-- begin SUPPLIED DATA --

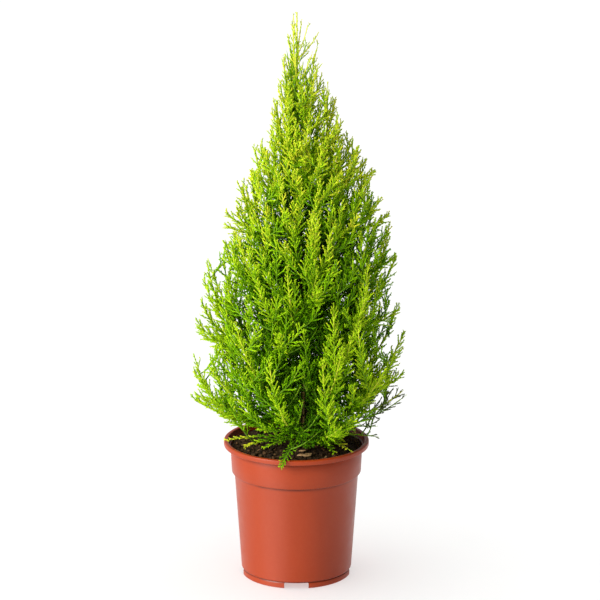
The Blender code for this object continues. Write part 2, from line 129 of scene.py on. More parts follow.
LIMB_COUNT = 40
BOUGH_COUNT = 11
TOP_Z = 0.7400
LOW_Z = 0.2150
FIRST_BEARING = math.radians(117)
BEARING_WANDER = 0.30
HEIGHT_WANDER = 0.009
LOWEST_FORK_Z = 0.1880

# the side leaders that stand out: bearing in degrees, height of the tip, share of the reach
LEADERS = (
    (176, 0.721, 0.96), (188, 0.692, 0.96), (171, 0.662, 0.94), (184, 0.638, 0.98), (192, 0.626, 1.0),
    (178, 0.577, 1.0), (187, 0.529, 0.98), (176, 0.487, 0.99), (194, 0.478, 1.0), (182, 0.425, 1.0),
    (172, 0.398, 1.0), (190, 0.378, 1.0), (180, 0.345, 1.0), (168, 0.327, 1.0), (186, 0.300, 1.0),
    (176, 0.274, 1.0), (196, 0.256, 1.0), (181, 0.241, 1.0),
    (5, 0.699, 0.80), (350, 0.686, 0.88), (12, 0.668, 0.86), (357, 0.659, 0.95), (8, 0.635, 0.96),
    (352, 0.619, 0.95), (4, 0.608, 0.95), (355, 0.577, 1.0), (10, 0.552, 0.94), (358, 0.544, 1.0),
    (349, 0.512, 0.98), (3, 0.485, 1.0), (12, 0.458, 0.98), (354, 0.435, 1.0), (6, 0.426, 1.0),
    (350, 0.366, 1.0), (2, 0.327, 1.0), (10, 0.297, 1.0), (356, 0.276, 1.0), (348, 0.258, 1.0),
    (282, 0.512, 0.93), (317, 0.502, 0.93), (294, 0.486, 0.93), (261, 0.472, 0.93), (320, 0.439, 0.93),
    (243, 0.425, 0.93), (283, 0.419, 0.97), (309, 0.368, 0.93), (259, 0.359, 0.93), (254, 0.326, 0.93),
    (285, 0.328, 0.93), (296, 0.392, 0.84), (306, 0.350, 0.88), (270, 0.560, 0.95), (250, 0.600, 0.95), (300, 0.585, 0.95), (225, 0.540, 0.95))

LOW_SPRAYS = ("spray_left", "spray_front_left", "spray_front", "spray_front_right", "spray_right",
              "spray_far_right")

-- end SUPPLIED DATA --

_REQUEST_
Write the whole listing out again. Keep every line exactly as it is.

_TASK SOLUTION_
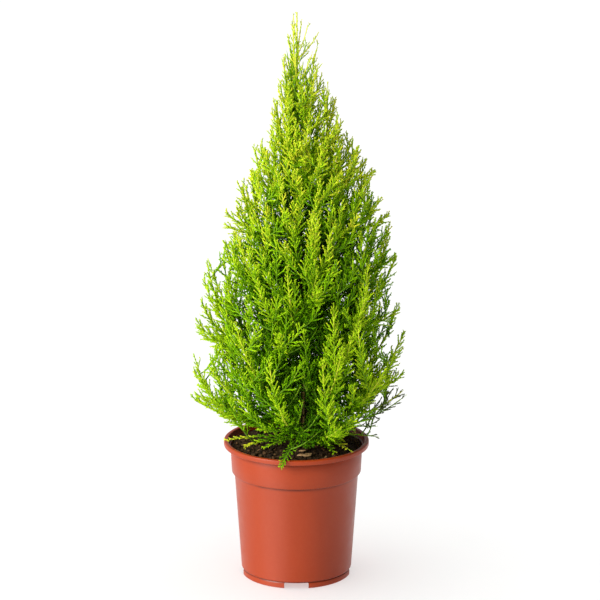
The Blender code for this object continues. Write part 2, from line 129 of scene.py on. More parts follow.
LIMB_COUNT = 40
BOUGH_COUNT = 11
TOP_Z = 0.7400
LOW_Z = 0.2150
FIRST_BEARING = math.radians(117)
BEARING_WANDER = 0.30
HEIGHT_WANDER = 0.009
LOWEST_FORK_Z = 0.1880

# the side leaders that stand out: bearing in degrees, height of the tip, share of the reach
LEADERS = (
    (176, 0.721, 0.96), (188, 0.692, 0.96), (171, 0.662, 0.94), (184, 0.638, 0.98), (192, 0.626, 1.0),
    (178, 0.577, 1.0), (187, 0.529, 0.98), (176, 0.487, 0.99), (194, 0.478, 1.0), (182, 0.425, 1.0),
    (172, 0.398, 1.0), (190, 0.378, 1.0), (180, 0.345, 1.0), (168, 0.327, 1.0), (186, 0.300, 1.0),
    (176, 0.274, 1.0), (196, 0.256, 1.0), (181, 0.241, 1.0),
    (5, 0.699, 0.80), (350, 0.686, 0.88), (12, 0.668, 0.86), (357, 0.659, 0.95), (8, 0.635, 0.96),
    (352, 0.619, 0.95), (4, 0.608, 0.95), (355, 0.577, 1.0), (10, 0.552, 0.94), (358, 0.544, 1.0),
    (349, 0.512, 0.98), (3, 0.485, 1.0), (12, 0.458, 0.98), (354, 0.435, 1.0), (6, 0.426, 1.0),
    (350, 0.366, 1.0), (2, 0.327, 1.0), (10, 0.297, 1.0), (356, 0.276, 1.0), (348, 0.258, 1.0),
    (282, 0.512, 0.93), (317, 0.502, 0.93), (294, 0.486, 0.93), (261, 0.472, 0.93), (320, 0.439, 0.93),
    (243, 0.425, 0.93), (283, 0.419, 0.97), (309, 0.368, 0.93), (259, 0.359, 0.93), (254, 0.326, 0.93),
    (285, 0.328, 0.93), (296, 0.392, 0.84), (306, 0.350, 0.88), (270, 0.560, 0.95), (250, 0.600, 0.95), (300, 0.585, 0.95), (225, 0.540, 0.95))

LOW_SPRAYS = ("spray_left", "spray_front_left", "spray_front", "spray_front_right", "spray_right",
              "spray_far_right")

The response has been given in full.